# [SUPPLIED MATERIAL]
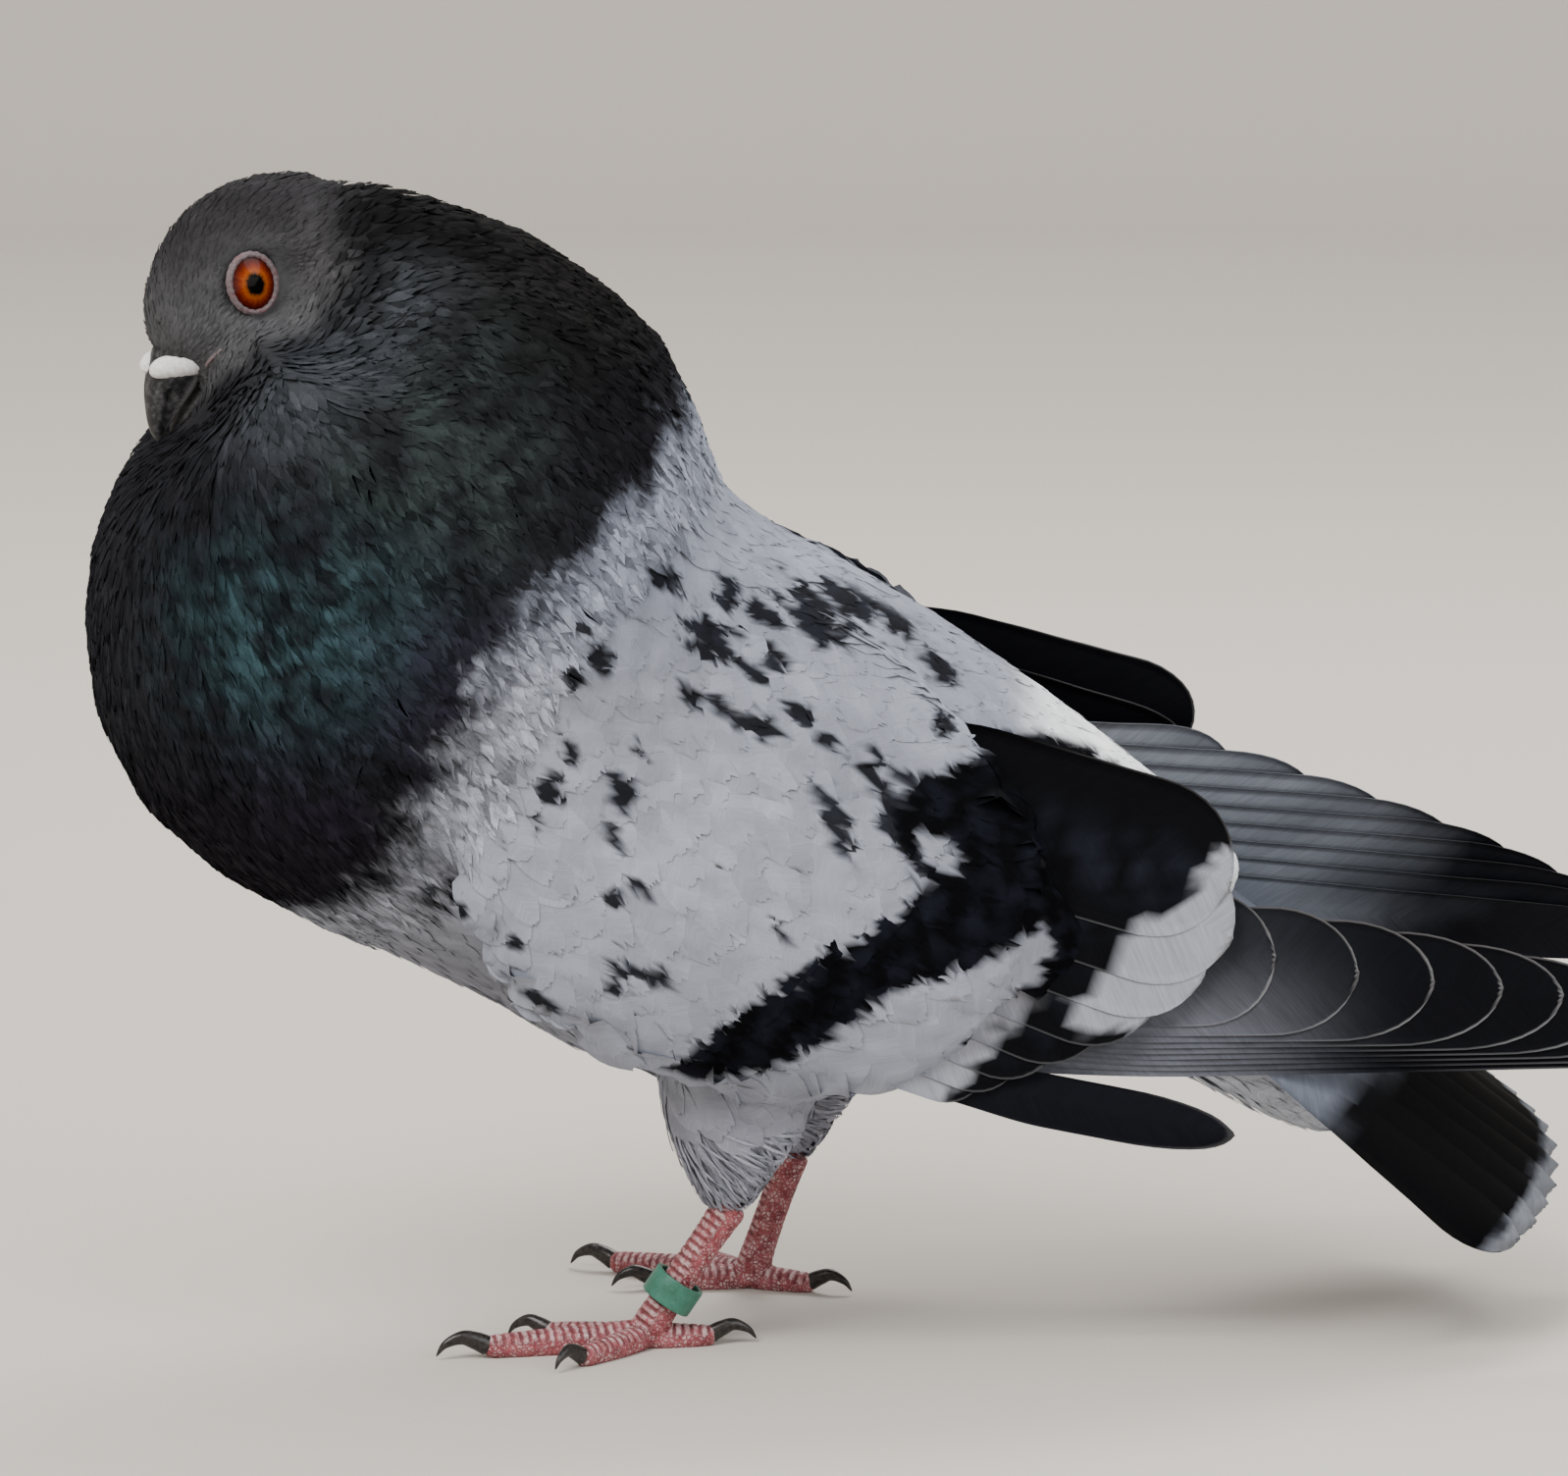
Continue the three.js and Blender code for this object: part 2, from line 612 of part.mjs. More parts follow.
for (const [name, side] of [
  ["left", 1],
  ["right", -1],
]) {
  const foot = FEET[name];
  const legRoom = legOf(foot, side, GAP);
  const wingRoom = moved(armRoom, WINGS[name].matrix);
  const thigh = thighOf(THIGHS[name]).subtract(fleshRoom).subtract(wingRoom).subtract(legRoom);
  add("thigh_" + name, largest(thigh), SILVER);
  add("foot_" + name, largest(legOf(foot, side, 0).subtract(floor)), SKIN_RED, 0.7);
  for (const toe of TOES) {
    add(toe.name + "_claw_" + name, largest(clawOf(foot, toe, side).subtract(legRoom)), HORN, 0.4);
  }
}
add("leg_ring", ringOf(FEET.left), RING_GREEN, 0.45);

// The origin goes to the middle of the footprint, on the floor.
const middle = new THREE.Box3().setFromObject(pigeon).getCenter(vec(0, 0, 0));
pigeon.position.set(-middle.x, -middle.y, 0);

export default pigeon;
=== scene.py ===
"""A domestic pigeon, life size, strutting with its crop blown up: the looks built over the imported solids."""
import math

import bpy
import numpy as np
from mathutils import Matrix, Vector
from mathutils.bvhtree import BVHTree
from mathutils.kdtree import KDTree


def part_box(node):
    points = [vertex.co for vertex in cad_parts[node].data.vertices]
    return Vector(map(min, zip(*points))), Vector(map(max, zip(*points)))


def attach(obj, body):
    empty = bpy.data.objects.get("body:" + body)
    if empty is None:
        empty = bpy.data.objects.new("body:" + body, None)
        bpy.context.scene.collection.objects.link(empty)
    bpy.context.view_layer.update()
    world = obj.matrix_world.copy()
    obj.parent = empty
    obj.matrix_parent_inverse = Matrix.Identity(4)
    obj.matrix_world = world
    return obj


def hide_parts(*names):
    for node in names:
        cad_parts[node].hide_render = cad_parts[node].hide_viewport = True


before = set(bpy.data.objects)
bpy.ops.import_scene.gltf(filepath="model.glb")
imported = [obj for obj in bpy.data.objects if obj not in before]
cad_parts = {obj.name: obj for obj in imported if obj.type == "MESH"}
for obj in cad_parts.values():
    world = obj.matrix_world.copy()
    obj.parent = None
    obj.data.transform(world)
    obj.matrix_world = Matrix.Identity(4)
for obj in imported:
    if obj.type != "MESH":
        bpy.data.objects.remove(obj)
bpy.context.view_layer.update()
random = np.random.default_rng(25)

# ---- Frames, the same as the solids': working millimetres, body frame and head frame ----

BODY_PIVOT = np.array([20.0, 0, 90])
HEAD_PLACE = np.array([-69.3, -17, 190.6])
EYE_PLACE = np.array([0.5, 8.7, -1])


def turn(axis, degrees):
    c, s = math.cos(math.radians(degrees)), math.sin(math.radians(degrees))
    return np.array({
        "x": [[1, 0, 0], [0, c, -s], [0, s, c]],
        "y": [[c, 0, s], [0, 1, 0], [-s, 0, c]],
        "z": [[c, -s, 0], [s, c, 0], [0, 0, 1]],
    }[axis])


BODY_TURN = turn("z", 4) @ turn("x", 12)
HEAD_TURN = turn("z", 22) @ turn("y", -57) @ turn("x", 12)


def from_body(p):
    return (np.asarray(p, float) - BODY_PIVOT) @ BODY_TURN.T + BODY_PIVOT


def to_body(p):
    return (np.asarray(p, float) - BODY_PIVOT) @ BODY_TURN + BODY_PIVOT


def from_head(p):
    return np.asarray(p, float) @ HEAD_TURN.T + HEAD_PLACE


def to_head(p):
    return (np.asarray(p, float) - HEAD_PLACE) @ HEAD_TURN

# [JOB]
Take the listing above and write it out again exactly.

# [FINISHED ANSWER]
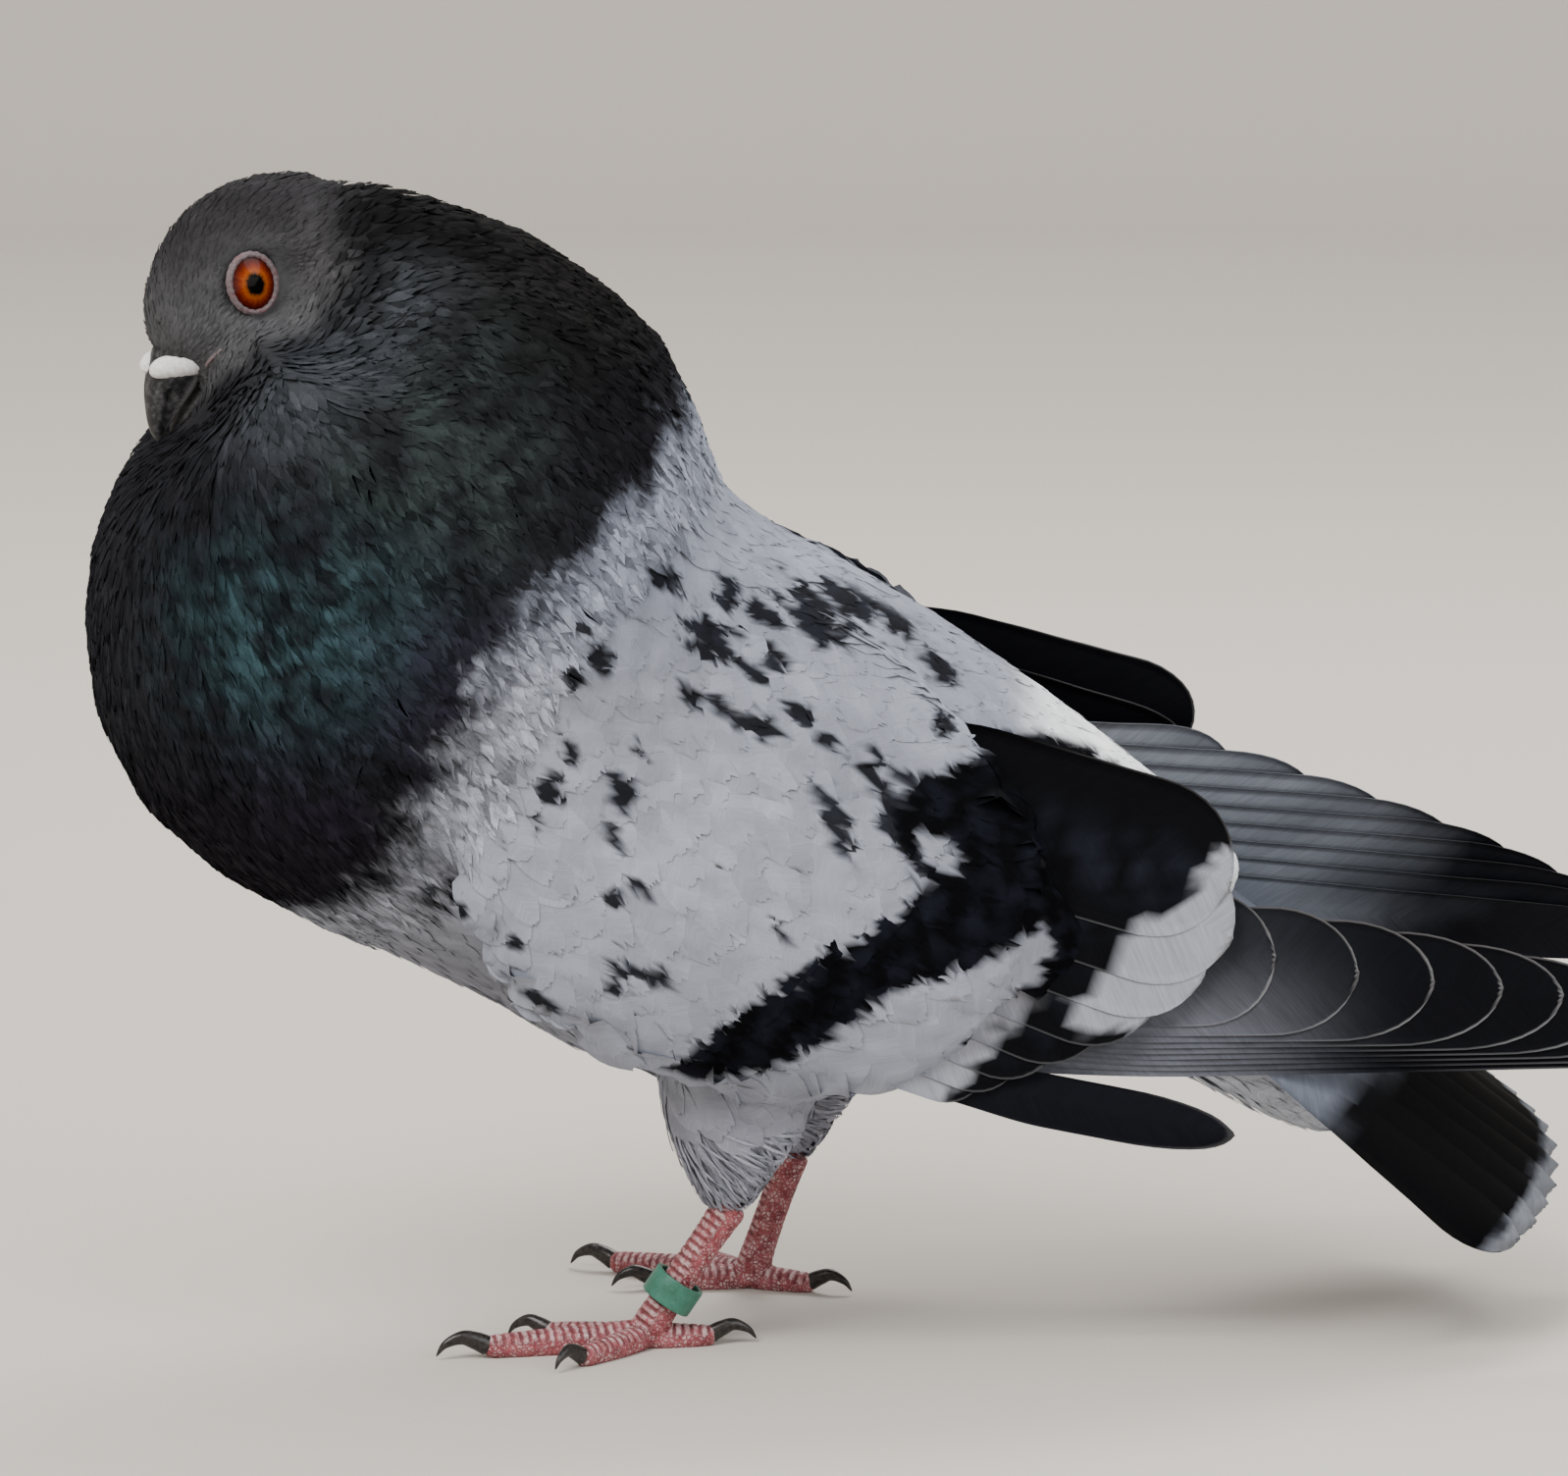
Continue the three.js and Blender code for this object: part 2, from line 612 of part.mjs. More parts follow.
for (const [name, side] of [
  ["left", 1],
  ["right", -1],
]) {
  const foot = FEET[name];
  const legRoom = legOf(foot, side, GAP);
  const wingRoom = moved(armRoom, WINGS[name].matrix);
  const thigh = thighOf(THIGHS[name]).subtract(fleshRoom).subtract(wingRoom).subtract(legRoom);
  add("thigh_" + name, largest(thigh), SILVER);
  add("foot_" + name, largest(legOf(foot, side, 0).subtract(floor)), SKIN_RED, 0.7);
  for (const toe of TOES) {
    add(toe.name + "_claw_" + name, largest(clawOf(foot, toe, side).subtract(legRoom)), HORN, 0.4);
  }
}
add("leg_ring", ringOf(FEET.left), RING_GREEN, 0.45);

// The origin goes to the middle of the footprint, on the floor.
const middle = new THREE.Box3().setFromObject(pigeon).getCenter(vec(0, 0, 0));
pigeon.position.set(-middle.x, -middle.y, 0);

export default pigeon;
=== scene.py ===
"""A domestic pigeon, life size, strutting with its crop blown up: the looks built over the imported solids."""
import math

import bpy
import numpy as np
from mathutils import Matrix, Vector
from mathutils.bvhtree import BVHTree
from mathutils.kdtree import KDTree


def part_box(node):
    points = [vertex.co for vertex in cad_parts[node].data.vertices]
    return Vector(map(min, zip(*points))), Vector(map(max, zip(*points)))


def attach(obj, body):
    empty = bpy.data.objects.get("body:" + body)
    if empty is None:
        empty = bpy.data.objects.new("body:" + body, None)
        bpy.context.scene.collection.objects.link(empty)
    bpy.context.view_layer.update()
    world = obj.matrix_world.copy()
    obj.parent = empty
    obj.matrix_parent_inverse = Matrix.Identity(4)
    obj.matrix_world = world
    return obj


def hide_parts(*names):
    for node in names:
        cad_parts[node].hide_render = cad_parts[node].hide_viewport = True


before = set(bpy.data.objects)
bpy.ops.import_scene.gltf(filepath="model.glb")
imported = [obj for obj in bpy.data.objects if obj not in before]
cad_parts = {obj.name: obj for obj in imported if obj.type == "MESH"}
for obj in cad_parts.values():
    world = obj.matrix_world.copy()
    obj.parent = None
    obj.data.transform(world)
    obj.matrix_world = Matrix.Identity(4)
for obj in imported:
    if obj.type != "MESH":
        bpy.data.objects.remove(obj)
bpy.context.view_layer.update()
random = np.random.default_rng(25)

# ---- Frames, the same as the solids': working millimetres, body frame and head frame ----

BODY_PIVOT = np.array([20.0, 0, 90])
HEAD_PLACE = np.array([-69.3, -17, 190.6])
EYE_PLACE = np.array([0.5, 8.7, -1])


def turn(axis, degrees):
    c, s = math.cos(math.radians(degrees)), math.sin(math.radians(degrees))
    return np.array({
        "x": [[1, 0, 0], [0, c, -s], [0, s, c]],
        "y": [[c, 0, s], [0, 1, 0], [-s, 0, c]],
        "z": [[c, -s, 0], [s, c, 0], [0, 0, 1]],
    }[axis])


BODY_TURN = turn("z", 4) @ turn("x", 12)
HEAD_TURN = turn("z", 22) @ turn("y", -57) @ turn("x", 12)


def from_body(p):
    return (np.asarray(p, float) - BODY_PIVOT) @ BODY_TURN.T + BODY_PIVOT


def to_body(p):
    return (np.asarray(p, float) - BODY_PIVOT) @ BODY_TURN + BODY_PIVOT


def from_head(p):
    return np.asarray(p, float) @ HEAD_TURN.T + HEAD_PLACE


def to_head(p):
    return (np.asarray(p, float) - HEAD_PLACE) @ HEAD_TURN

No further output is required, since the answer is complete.